How does the lack of vendor support amplify cybersecurity risks in legacy platforms?
When vendors discontinue support, security updates and patches are no longer issued. This leaves known vulnerabilities exposed to exploitation. As highlighted by this discussion, unsupported systems become prime targets for attackers due to their unaddressed security gaps.
What strategies can organizations employ to mitigate security risks in outdated systems?
Organizations often network-segment legacy systems, limit user access, and employ strict monitoring to reduce exposure. Maintaining updated records of all connected legacy assets, enabling multi-factor authentication, and using dedicated firewalls can also help.
What role does patch management play in securing legacy technologies?
Patch management is critical for addressing newly identified vulnerabilities in legacy software and firmware. When official patches are unavailable, organizations may need to develop custom fixes or use compensating controls. Patch deployment must be carefully planned to avoid disrupting business-critical legacy operations.
How do legacy systems impact an organization’s overall cybersecurity posture?
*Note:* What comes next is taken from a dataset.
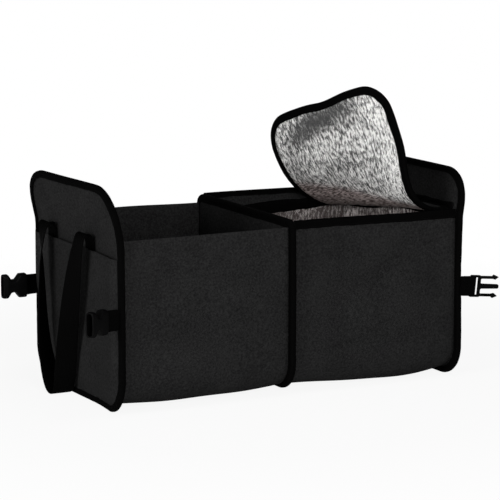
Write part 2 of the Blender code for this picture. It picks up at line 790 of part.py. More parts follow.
def mesh_copy(made):
    """The evaluated mesh of an object, welded, in a new object at the same place."""
    graph = bpy.context.evaluated_depsgraph_get()
    mesh = bpy.data.meshes.new_from_object(made.evaluated_get(graph), depsgraph=graph)
    bm = bmesh.new()
    bm.from_mesh(mesh)
    bmesh.ops.remove_doubles(bm, verts=bm.verts, dist=0.00001)
    bmesh.ops.recalc_face_normals(bm, faces=bm.faces)
    bm.to_mesh(mesh)
    bm.free()
    return mesh


def plate(name, outlines, thickness, finish, matrix):
    """A flat plate from an outline and its holes, all closed lists of points."""
    curve = bpy.data.curves.new(name, "CURVE")
    curve.dimensions = "2D"
    curve.fill_mode = "BOTH"
    curve.extrude = thickness / 2
    for outline in outlines:
        spline = curve.splines.new("POLY")
        spline.points.add(len(outline) - 1)
        for point, (a, b) in zip(spline.points, outline):
            point.co = (a, b, 0.0, 1.0)
        spline.use_cyclic_u = True
    flat = bpy.data.objects.new(name + "_outline", curve)
    parts.objects.link(flat)
    bpy.context.view_layer.update()
    mesh = mesh_copy(flat)
    bpy.data.objects.remove(flat)
    mesh.materials.clear()
    made = add_object(name, mesh, finish)
    made.matrix_world = matrix
    return made


def rectangle(first_a, last_a, half_b):
    return [(first_a, -half_b), (last_a, -half_b), (last_a, half_b), (first_a, half_b)]


def mirrored(half_outline):
    """Closed outline from its upper half."""
    return half_outline + [(a, -b) for a, b in reversed(half_outline)]


# A socket's bar lies at its strap end, a plug's bar a little way into its frame
SOCKET_LOOP = bar_loop_radius(SOCKET_BAR / 2, SOCKET_BAR / 2)
PLUG_LOOP = bar_loop_radius(PLUG_BAR / 2, PLUG_THICKNESS / 2)


def build_socket(name, matrix):
    """Hollow half: a mouth at its far end, and openings at its waisted sides."""
    wide, waist, length = BUCKLE_WIDTH / 2, SOCKET_WAIST / 2, SOCKET_LENGTH
    half = [(0.0, wide - CHAMFER), (CHAMFER / 2, wide), (0.33 * length, wide),
            (0.46 * length, waist + CHAMFER), (0.58 * length, waist), (0.68 * length, waist + CHAMFER),
            (0.76 * length, wide - CHAMFER), (0.80 * length, wide), (0.95 * length, wide),
            (length, wide - 2 * CHAMFER)]
    made = plate(name, [mirrored(half)], SOCKET_THICKNESS, plastic_finish, matrix)
    rounding = made.modifiers.new("rounding", "BEVEL")
    rounding.width = SOCKET_ROUNDING
    rounding.segments = 3
    rounding.limit_method = "ANGLE"
    rounding.angle_limit = math.radians(60.0)
    slot = SOCKET_BAR_AT + SOCKET_BAR / 2
    slot_end = slot + WEBBING_ROOM
    open_half = STRAP_WIDTH / 2 + FIT
    inside = wide - SOCKET_WALL
    cavity = SOCKET_THICKNESS / 2 - SOCKET_WALL
    past = SOCKET_THICKNESS
    shapes = (
        ("_slot", (slot, -open_half, -past), (slot_end, open_half, past)),
        ("_bar_top", (-PAST, -open_half, SOCKET_BAR / 2), (slot + FIT, open_half, past)),
        ("_bar_foot", (-PAST, -open_half, -past), (slot + FIT, open_half, -SOCKET_BAR / 2)),
        ("_cavity", (slot_end + SOCKET_LEDGE, -inside, -cavity), (length + PAST, inside, cavity)))
    for suffix, low, high in shapes:
        cutter = box(name + suffix, low, high, None, cutters)
        cutter.matrix_world = matrix
        cut(made, cutter)


def build_plug(name, matrix):
    """Pronged half: a slotted frame, a middle tongue and two barbed side prongs."""
    wide, frame, length = BUCKLE_WIDTH / 2, PLUG_FRAME_LENGTH, PLUG_LENGTH
    tip = length - CHAMFER
    barb = tip - BARB_LENGTH
    outer = wide - PRONG_INSET
    inner = outer - PRONG
    tongue = TONGUE / 2
    half = [(0.0, wide - CHAMFER), (CHAMFER, wide), (frame - CHAMFER, wide), (frame, outer),
            (barb - BARB_DEPTH, outer), (barb, outer + BARB_DEPTH), (tip, outer - PRONG_INSET),
            (barb + BARB_DEPTH, inner - BARB_DEPTH / 2), (barb - BARB_DEPTH, inner),
            (frame + CHAMFER, inner), (frame, inner - CHAMFER),
            (frame, tongue + CHAMFER), (frame + CHAMFER, tongue),
            (length - CHAMFER, tongue - CHAMFER / 3), (length, tongue - CHAMFER)]
    slot_half = STRAP_WIDTH / 2 + FIT
    near = PLUG_BAR_AT - PLUG_BAR / 2
    far = PLUG_BAR_AT + PLUG_BAR / 2
    holes = [rectangle(PLUG_RAIL, near, slot_half), rectangle(far, frame - PLUG_RAIL, slot_half)]
    plate(name, [mirrored(half)] + holes, PLUG_THICKNESS, plastic_finish, matrix)


def frame_matrix(origin, along, across):
    """Placing matrix whose x runs along the strap and y across it."""
    x = Vector(along).normalized()
    z = x.cross(Vector(across)).normalized()
    y = z.cross(x)
    turned = Matrix((x, y, z)).transposed().to_4x4()
    return Matrix.Translation(origin) @ turned


def build_strap_and_buckle(prefix, placed, is_plug, length):
    radius = PLUG_LOOP if is_plug else SOCKET_LOOP
    build_strap(prefix + "_strap", placed, length, radius)
    bar_at = PLUG_BAR_AT if is_plug else SOCKET_BAR_AT
    buckle = placed @ Matrix.Translation((length - bar_at, 0.0, radius))
    if is_plug:
        build_plug(prefix + "_plug", buckle)
    else:
        build_socket(prefix + "_socket", buckle)


# The straps leave the bindings' outer faces; those on the right hang down a little
SEAM_X = BAG_LENGTH / 2 + FIT
STRAP_Y = PANEL_WIDTH / 2 - WEB


def build_right_straps():
    droop = math.radians(PLUG_DROOP)
    along = (math.cos(droop), 0.0, -math.sin(droop))
    across = Vector((math.sin(droop), 0.0, math.cos(droop)))
    start_x = SEAM_X + STRAP_WIDTH / 2 * math.sin(droop)
    length = (BUCKLE_TIP_X - start_x) / math.cos(droop) - PLUG_LENGTH + PLUG_BAR_AT
    height = STRAP_HEIGHT - PLUG_DROP
    front = frame_matrix((start_x, -STRAP_Y, height), along, -across)
    back = frame_matrix((start_x, STRAP_Y, height), along, across)
    build_strap_and_buckle("right_front", front, True, length)
    build_strap_and_buckle("right_back", back, True, length)


def build_left_straps():
    """The back one stands straight out; the front one lies folded round, a little off the pocket."""
    length = BUCKLE_TIP_X - SOCKET_LENGTH + SOCKET_BAR_AT - SEAM_X
    back = frame_matrix((-SEAM_X, STRAP_Y, STRAP_HEIGHT), (-1, 0, 0), (0, 0, -1))
    build_strap_and_buckle("left_back", back, False, length)

    along = Vector((-0.28, 0.93, -0.22)).normalized()
    corner = STRAP_WIDTH / 2 * abs(along.z)
    x = BAG_LENGTH / 2 - POCKET_DEPTH + 2 * FIT + WEB / 2 * (1 + abs(along.x))
    y = PANEL_WIDTH / 2 - RIBBON_LEG - FIT - corner
    front = frame_matrix((-x, -y, FOLDED_STRAP_HEIGHT), along, (0, -0.2, -1))
    build_strap_and_buckle("left_front", front, False, FOLDED_STRAP)


build_right_straps()
build_left_straps()

for piece in parts.objects:
    if piece.type == "MESH":
        piece.data.shade_smooth()
        piece.data.set_sharp_from_angle(angle=math.radians(35.0))
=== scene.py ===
import bmesh
import bpy
import numpy as np
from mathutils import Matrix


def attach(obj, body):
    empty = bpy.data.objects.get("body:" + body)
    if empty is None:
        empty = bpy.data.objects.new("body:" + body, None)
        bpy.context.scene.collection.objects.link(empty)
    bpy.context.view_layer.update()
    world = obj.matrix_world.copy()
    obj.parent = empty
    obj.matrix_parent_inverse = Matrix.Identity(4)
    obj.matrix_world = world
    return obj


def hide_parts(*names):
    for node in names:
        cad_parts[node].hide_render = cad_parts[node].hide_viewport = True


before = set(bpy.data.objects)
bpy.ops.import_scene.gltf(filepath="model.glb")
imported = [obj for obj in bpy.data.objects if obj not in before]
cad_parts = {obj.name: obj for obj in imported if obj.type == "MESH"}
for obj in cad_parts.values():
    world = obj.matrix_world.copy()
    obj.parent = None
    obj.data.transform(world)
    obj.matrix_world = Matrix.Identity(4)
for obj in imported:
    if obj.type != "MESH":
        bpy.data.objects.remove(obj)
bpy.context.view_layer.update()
print("loaded", len(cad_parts), "nodes")


# Camera, at the photograph's angle

camera = {"place": (-1.7013, -3.1646, 0.8034), "yaw": 28.285, "pitch": 9.739, "lens": 181.44, "sensor": 36.0}
lens = bpy.data.cameras.new("camera")
lens.lens = camera["lens"]
lens.sensor_width = camera["sensor"]
lens.clip_end = 100.0
viewer = bpy.data.objects.new("camera", lens)
viewer.location = camera["place"]
viewer.rotation_euler = (np.radians(90.0 - camera["pitch"]), 0.0, np.radians(-camera["yaw"]))
bpy.context.scene.collection.objects.link(viewer)
bpy.context.scene.camera = viewer
bpy.context.scene.view_settings.view_transform = "Standard"


# Node helpers

def addNode(tree, kind, **settings):
    node = tree.nodes.new(kind)
    for name, value in settings.items():
        setattr(node, name, value)
    return node


def plug(tree, socket, value):
    # a socket takes another socket's output, or a plain value
    if isinstance(value, bpy.types.NodeSocket):
        tree.links.new(value, socket)
    else:
        socket.default_value = value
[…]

Legacy systems increase the attack surface and can become weak links that undermine modern security measures. Their presence often requires exceptional controls and resources to maintain compliance and manage risk.
What are the challenges of integrating modern security tools with older legacy systems?
Older systems may lack compatibility with contemporary security solutions such as endpoint detection platforms or advanced encryption technologies. Custom integration can require specialized expertise and may only partially address legacy weaknesses.